At 30 June 2026, the formal rate was ZiG 15.80 per US$. To avoid further pass-through, the rate must stabilise within a credible band. A reasonable near-term target is a 3 to 5 percent fluctuation band around a level determined by trade fundamentals and foreign exchange inflows from tobacco, horticulture, and mining.

Revised Rate Path July to December 2026

If inflows improve in July and August due to tobacco receipts and winter wheat, the rate could appreciate back toward ZiG 14.80 to ZiG 15.20. That would be a 3.8 to 6.3 percent appreciation from 15.80, reversing about one-third of the May-June depreciation. The central projection is ZiG 15.20, which implies a 3.8 percent appreciation and a reduction in the annualised depreciation rate from 19.70 percent to under 8 percent.
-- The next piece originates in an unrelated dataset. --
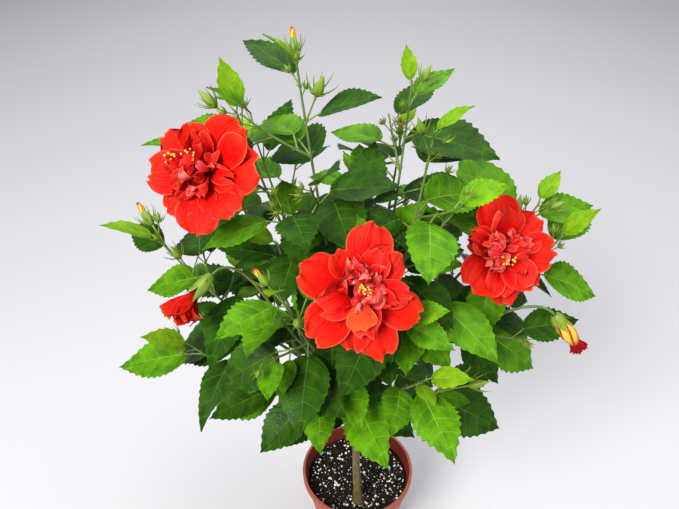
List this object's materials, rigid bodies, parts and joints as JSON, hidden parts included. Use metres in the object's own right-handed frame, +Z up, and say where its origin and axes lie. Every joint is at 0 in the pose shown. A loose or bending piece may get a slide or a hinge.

If inflows disappoint, the rate could test ZiG 16.50 to ZiG 17.00. That would be a further 4.4 to 7.6 percent depreciation from 15.80. A rate above ZiG 16.50 would risk re-igniting pass-through and pushing ZiG monthly inflation back above 6 percent.

The policy task is to ensure that the exchange rate is driven by fundamentals, not by expectations panic. That requires transparency, positive real rates, and a clear rule for foreign exchange allocation. The 22 to 25 percent parallel premium must be narrowed to under 10 percent by December 2026; otherwise, it will continue to anchor inflation expectations at a higher level.

8. Scenario Analysis for July to December 2026

Scenario A: Stabilisation. If real rates turn positive, the FX calendar is published, and tobacco inflows are strong, ZiG monthly inflation could fall back to 2.5 to 3.5 percent by December. The exchange rate could stabilise around ZiG 15.20. US$ inflation would remain near 2 percent. The wedge would narrow from 3.2 percentage points to about 1.0 percentage point. This is the baseline for Vision 2030 credibility.

Scenario B: Drift. If policy remains unchanged, ZiG monthly inflation could stay at 5 to 6 percent, and the exchange rate could drift to ZiG 16.80. US$ inflation would remain low. The wedge would persist at about 3 percentage points, entrenching inequality between currency zones.

Scenario C: Correction. If fiscal pressure increases and real rates stay negative, ZiG monthly inflation could rise above 7 percent, and the exchange rate could exceed ZiG 18.00. US$ inflation would still be low. The wedge would widen further, with severe social and business consequences.

Scenario A is achievable. It requires no new institutions, only discipline, communication, and coordination.

9. Conclusion: The Numbers Are Speaking

The May to June 2026 data are unambiguous. ZiG inflation rose by 2.7 percentage points on a monthly basis, from 3.2 percent to 5.9 percent—an 84.38 percent increase relative to April and a 100.2 percent increase in the annualised rate. US$ inflation fell by 0.5 percentage points on a monthly basis, from 0.3 percent to -0.2 percent—a 166.67 percent decline relative to April. The ZiG depreciated by 19.70 percent, from 13.20 to 15.80 per US$.

These are not abstract statistics. They represent a fall in real wages for ZiG earners, a squeeze on exporters, a squeeze on manufacturers, and a widening inequality between currency zones. The 3.2 percentage point wedge created in 60 days is a significant challenge that demands a robust policy response.

Zimbabwe can operate a dual-currency system, but it cannot tolerate two inflations indefinitely. The policy response must be immediate: positive real rates, credible expectations management, a rules-based exchange rate, and accelerated import substitution. The revised exchange rate band of ZiG 14.80 to ZiG 16.50 with a central projection of ZiG 15.20 provides a target that can anchor expectations.

If we do that, the 19.70 percent depreciation can be stabilised and the 2.7 percentage point inflation surge can be reversed. If we do not, we will continue to export inflation to ZiG earners while importing stability for US$ earners. For a nation aiming to be a middle-income powerhouse by 2030, that choice is not merely technical. It is existential.

The numbers have spoken. The policy must now answer.